* _Material provided_:
***

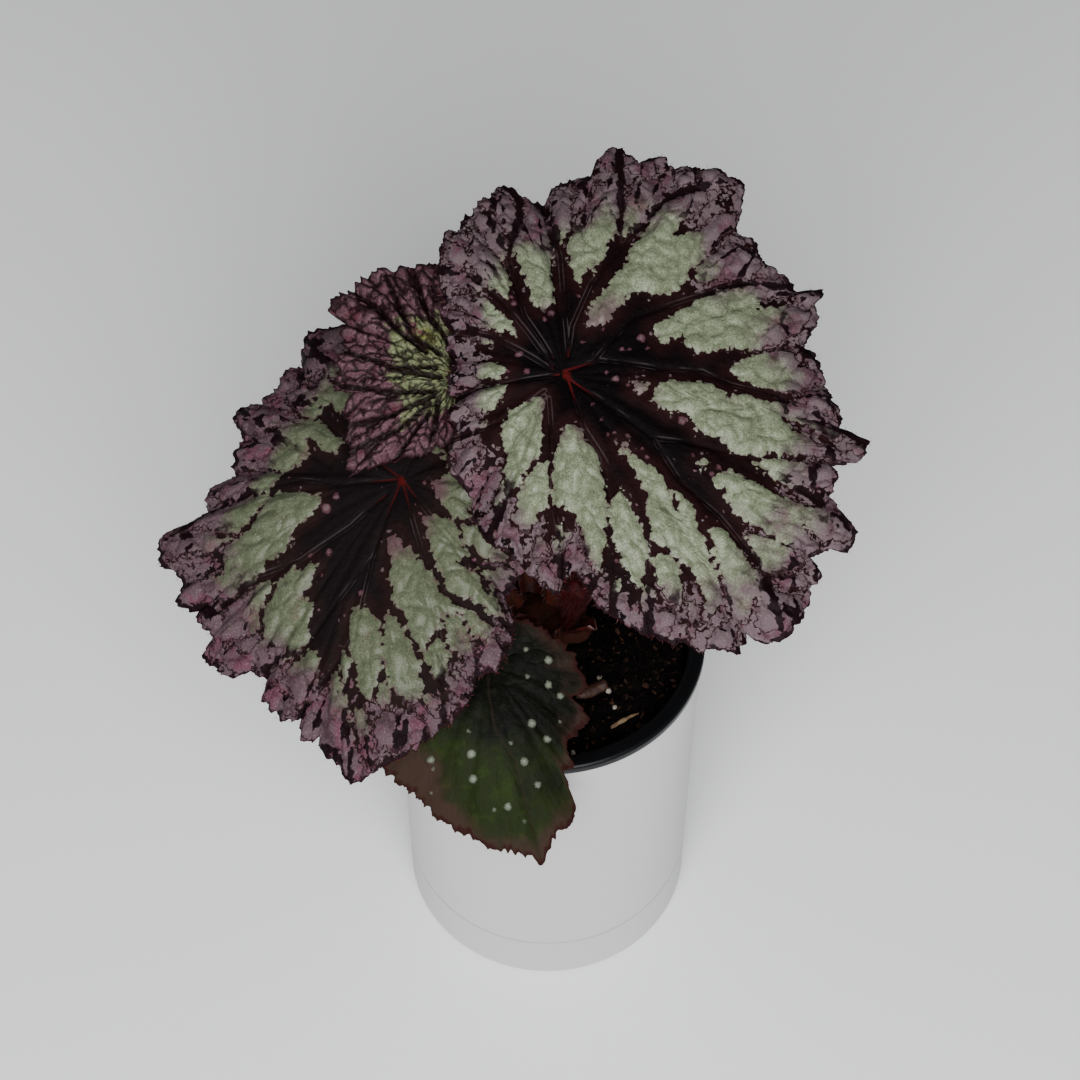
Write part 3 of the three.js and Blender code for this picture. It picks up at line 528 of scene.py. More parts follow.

***

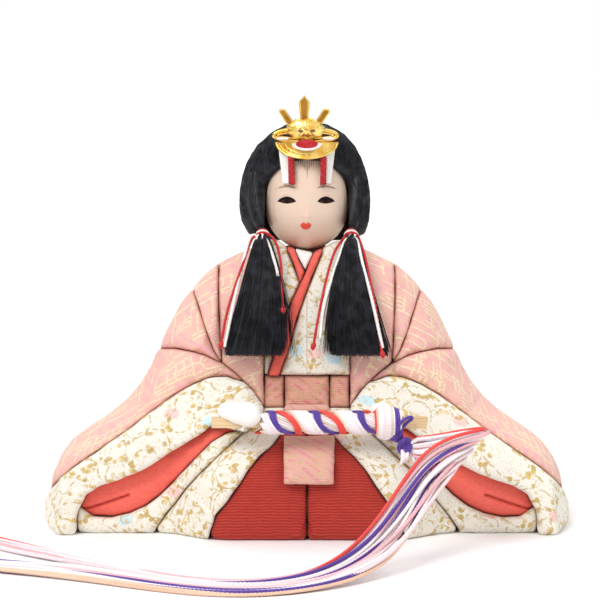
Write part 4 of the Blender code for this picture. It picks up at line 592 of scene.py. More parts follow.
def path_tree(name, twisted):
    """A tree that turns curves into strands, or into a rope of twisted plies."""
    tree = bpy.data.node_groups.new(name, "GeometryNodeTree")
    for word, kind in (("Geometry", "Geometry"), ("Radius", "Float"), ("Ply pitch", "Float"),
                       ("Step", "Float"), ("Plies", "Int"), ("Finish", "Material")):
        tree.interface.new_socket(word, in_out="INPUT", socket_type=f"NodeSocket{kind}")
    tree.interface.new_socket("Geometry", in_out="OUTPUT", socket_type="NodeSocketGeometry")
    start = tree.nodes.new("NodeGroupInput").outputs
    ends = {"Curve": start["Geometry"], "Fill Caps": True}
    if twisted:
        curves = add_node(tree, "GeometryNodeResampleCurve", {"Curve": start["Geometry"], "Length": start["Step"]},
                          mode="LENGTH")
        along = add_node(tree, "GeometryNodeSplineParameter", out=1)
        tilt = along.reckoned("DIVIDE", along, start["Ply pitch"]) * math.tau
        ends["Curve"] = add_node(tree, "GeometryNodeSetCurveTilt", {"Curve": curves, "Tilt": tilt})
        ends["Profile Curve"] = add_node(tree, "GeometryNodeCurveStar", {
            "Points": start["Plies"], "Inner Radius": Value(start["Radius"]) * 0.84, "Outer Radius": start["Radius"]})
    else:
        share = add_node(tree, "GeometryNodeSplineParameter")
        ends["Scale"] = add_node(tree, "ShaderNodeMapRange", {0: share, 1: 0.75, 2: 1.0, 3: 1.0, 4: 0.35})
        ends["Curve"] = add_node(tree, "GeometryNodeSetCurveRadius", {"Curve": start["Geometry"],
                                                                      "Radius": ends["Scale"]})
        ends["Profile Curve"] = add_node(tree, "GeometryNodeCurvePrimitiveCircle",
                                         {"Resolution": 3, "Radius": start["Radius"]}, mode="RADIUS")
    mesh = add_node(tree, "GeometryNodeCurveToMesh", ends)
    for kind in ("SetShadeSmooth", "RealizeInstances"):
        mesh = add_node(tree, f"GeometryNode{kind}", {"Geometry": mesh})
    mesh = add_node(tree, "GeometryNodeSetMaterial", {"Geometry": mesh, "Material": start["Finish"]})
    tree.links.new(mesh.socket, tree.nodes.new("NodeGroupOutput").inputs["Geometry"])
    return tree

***

* _Written problem_:
Extract every line from the records above that contains the word "picks".

* _Solution for this task_:
Write part 3 of the three.js and Blender code for this picture. It picks up at line 528 of scene.py. More parts follow.
Write part 4 of the Blender code for this picture. It picks up at line 592 of scene.py. More parts follow.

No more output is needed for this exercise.